Success still matters


A system that values the journey should not make success feel meaningless, and Shroudwake does not.


Each Writ comes with its own reward sheet. Successful completion grants access to the unique rewards tied to that specific adventure. Even if the party fails, they still receive the sheet, preserving continuity and showing what was at stake, but the best rewards still have to be earned.


That balance is important.


Failure does not dead-end progression, but success still feels significant. The game continues moving either way, yet outcomes still matter. This is part of the larger philosophy behind Shroudwake: the story should respond to what happened, not collapse because things did not go perfectly.



Writs measure time in the world


Another thing that makes the system work so well is that Writs are not only adventure structures. They are also measures of time.


Crafting, progression, and certain longer processes are tracked in Writs. That means time in the game is grounded in lived adventure. The world moves because the party has moved through meaningful chapters of action, not because someone marked off a few abstract days on a calendar.


It is a small design choice with a big payoff. It helps the world feel connected to what the players are actually doing at the table.


The heart of shroudwake


At its core, the Writ system exists to support a certain kind of play.


It supports play where the party works together.
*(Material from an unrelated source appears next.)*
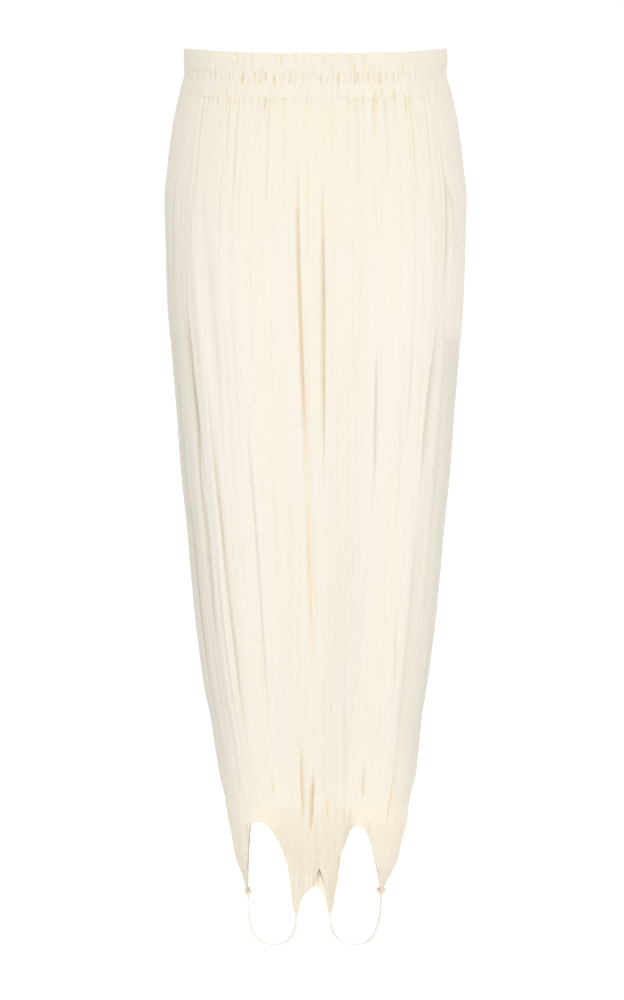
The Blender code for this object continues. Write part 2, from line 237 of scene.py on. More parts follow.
CREASES = {
    "front": creases(
        (75, 805, -86, -52, 23, 34, 21, 0),
        (79, 529, -86, -69, -36, 12, 24, 5),
        (506, 748, -38, -28, -3, 12, 16, 5),
        (132, 598, 16, 28, 36, 48, 10, 0),
        (105, 535, 25, 37, 38, 14, 36, 4),
        (109, 552, -22, -17, -8, 50, -14, 0),
        (-60, 251, -247, -230, -225, 16, 10, 4),
        (103, 273, -46, -43, -39, 18, 8, 0),
        (-43, 223, 212, 195, 183, 16, 10, -4),
        (20, 120, 291, 285, 278, 13, 12, 0),
        (92, 455, 117, 102, 106, 70, -13, 0),
        (271, 523, -648, -633, -587, 51, 45, 5),
        (506, 912, -599, -616, -558, 59, 17, 4),
        (321, 895, -549, -506, -462, 12, 16, -7),
        (164, 478, -528, -489, -465, 68, 19, 0),
        (364, 868, -358, -317, -311, 14, 10, 4),
        (404, 764, -149, -157, -193, 60, -11, 0),
        (529, 877, -549, -547, -504, 18, 10, 4),
        (546, 870, -669, -662, -639, 34, 11, 4),
        (81, 893, -640, -540, -577, 70, -18, 0),
        (800, 915, -97, -97, -98, 16, 26, 0),
        (833, 926, -11, -23, -43, 13, 34, 5),
        (863, 912, 74, 89, 101, 12, 13, 0),
        (730, 903, 171, 191, 218, 34, 12, 0),
        (828, 883, 335, 351, 368, 12, 18, 0),
        (834, 913, 530, 560, 543, 12, 26, -5),
        (753, 781, 91, 93, 94, 13, 10, 0),
        (330, 535, 286, 296, 304, 14, 14, 4),
        (307, 478, 462, 461, 456, 14, 8, -4),
        (87, 314, 633, 651, 618, 28, 34, -5),
        (140, 236, 624, 697, 675, 24, 26, -5),
        (300, 535, 621, 577, 564, 43, 41, -5),
        (506, 931, 556, 575, 597, 85, 32, -4),
        (632, 773, 461, 483, 516, 13, 8, 0),
        (299, 894, 707, 736, 747, 60, -17, 0),
        (495, 875, 486, 540, 545, 60, -14, 0),
        (-55, 243, -632, -589, -607, 18, 12, 3),
        (-15, 177, -457, -435, -418, 14, 9, 0),
        (-32, 205, -409, -386, -379, 14, 12, 4),
        (-25, 194, -159, -151, -143, 14, 9, 0),
        (-15, 177, 75, 72, 69, 14, 9, 0),
        (-12, 172, 168, 156, 146, 14, 9, 0),
        (-29, 200, 355, 341, 332, 14, 9, -3),
        (-32, 205, 485, 476, 476, 15, 12, -4),
        (-38, 215, 584, 570, 566, 15, 9, -4),
        (160, 700, -860, -830, -800, 68, 31, 4),
        (420, 890, -760, -770, -730, 34, 19, -4),
        (230, 640, 850, 840, 860, 68, 30, -4),
        (480, 900, 830, 840, 800, 38, 19, 4),
        (300, 650, -690, -635, -650, 30, 34, 3),
        (500, 720, -605, -625, -635, 40, 28, 0),
        (330, 760, -800, -780, -770, 30, 30, 0),
        (-109, 330, -800, -850, -860, 24, 17, 0),
        (100, 360, -720, -755, -760, 22, 22, 3),
        (90, 300, 730, 770, 780, 24, 20, -3),
        (840, 875, -320, -320, -320, 11, 10, 0),
        (896, 918, -30, -28, -24, 13, 4, 0),
        (880, 908, 268, 268, 266, 12, 10, 0),
        (878, 906, 222, 220, 216, 12, 10, 0),
        (900, 960, -190, -180, -165, 13, 4, 0),
        (918, 975, -135, -128, -120, 13, 5, 3),
        (905, 990, -85, -80, -90, 14, 5, 0),
        (925, 985, -45, -40, -38, 12, 4, 0),
        (900, 945, 55, 50, 45, 13, 5, 0),
        (915, 985, 110, 105, 95, 13, 5, -3),
        (905, 970, 155, 150, 140, 13, 5, 0),
        (925, 1010, 192, 172, 150, 11, 30, 0),
        (850, 985, -930, -930, -930, 16, 20, 3),
        (830, 980, -850, -855, -860, 18, 22, -3),
        (865, 985, -775, -780, -790, 14, 18, 3),
        (880, 975, -700, -705, -715, 13, 14, 0),
        (845, 985, 920, 925, 930, 18, 22, 3),
        (825, 980, 840, 845, 850, 16, 20, -3),
        (870, 985, 745, 755, 765, 14, 20, 3),
        (855, 960, 670, 675, 680, 13, 14, 0),
    ),
    "back": creases(
        (310, 660, 700, 640, 650, 30, 32, -3),
        (-121, 350, 790, 840, 850, 24, 17, 0),
        (350, 740, -790, -770, -760, 30, 28, 0),
        (845, 985, -900, -905, -910, 18, 22, 3),
        (860, 980, -780, -785, -790, 15, 18, 0),
        (840, 985, 890, 895, 900, 17, 20, -3),
        (865, 975, 760, 765, 775, 15, 20, 0),
        (900, 985, -120, -110, -105, 14, 9, 0),
        (905, 980, 70, 62, 60, 14, 9, 0),
        (910, 970, 150, 140, 130, 13, 8, 0),
        (72, 790, 60, 40, -20, 47, 19, 0),
        (80, 480, 62, 50, 40, 12, 24, -5),
        (150, 560, -50, -60, -48, 43, 33, 5),
        (-54, 240, 230, 220, 215, 16, 10, 4),
        (-35, 210, -205, -200, -190, 16, 10, 4),
        (85, 330, -600, -650, -610, 34, 34, 5),
        (290, 540, -620, -590, -560, 51, 41, 5),
        (500, 920, -560, -575, -590, 68, 17, 4),
        (270, 530, 650, 630, 580, 51, 43, -5),
        (500, 905, 600, 610, 560, 59, 17, -4),
        (310, 880, 540, 500, 450, 14, 15, 7),
        (360, 850, 350, 320, 300, 14, 10, -4),
        (340, 620, -300, -310, -320, 14, 8, 4),
        (160, 460, 500, 480, 460, 68, 19, 0),
        (90, 450, -120, -110, -100, 70, -13, 0),
        (400, 760, 150, 160, 190, 60, -11, 0),
        (780, 900, 100, 95, 90, 14, 22, 0),
        (820, 905, 0, 10, 30, 12, 21, -5),
        (740, 895, -180, -200, -220, 34, 13, 0),
        (835, 910, -520, -550, -540, 13, 22, 5),
        (150, 680, 850, 830, 800, 68, 31, -4),
        (220, 660, -860, -840, -850, 68, 30, 4),
        (450, 900, -740, -760, -740, 34, 19, 4),
    ),
}
CREASE_TIP = 0.38  # share of a crease's length over which it fades in and out
TIP_NARROWS = 0.6  # share of its width that a crease loses towards its tips
BULGE = 0.20  # how far the cloth swells beside a crease, as a share of its depth
BULGE_AT = 2.1  # half widths from the middle of the crease
SHARP = 1.45  # exponent of a trough's profile: 2 is a soft bell
FOLD_STEEP = 1.7  # a trough this many times as deep as its half width takes the whole painted shade of the folds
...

It supports play where story and mechanics reinforce each other. It supports play where failure changes the world instead of stopping it. It supports play where progression comes from experience in the truest sense, not from repetition.


Most of all, it supports the broader vision of Shroudwake itself: a game about change, adaptation, consequence, and the feeling that your characters are being shaped by the adventures they survive. In the wider language of the setting and brand, Shroudwake is built around transformation, cooperation, and meaningful character evolution. The Writ system is one of the clearest mechanical expressions of that promise.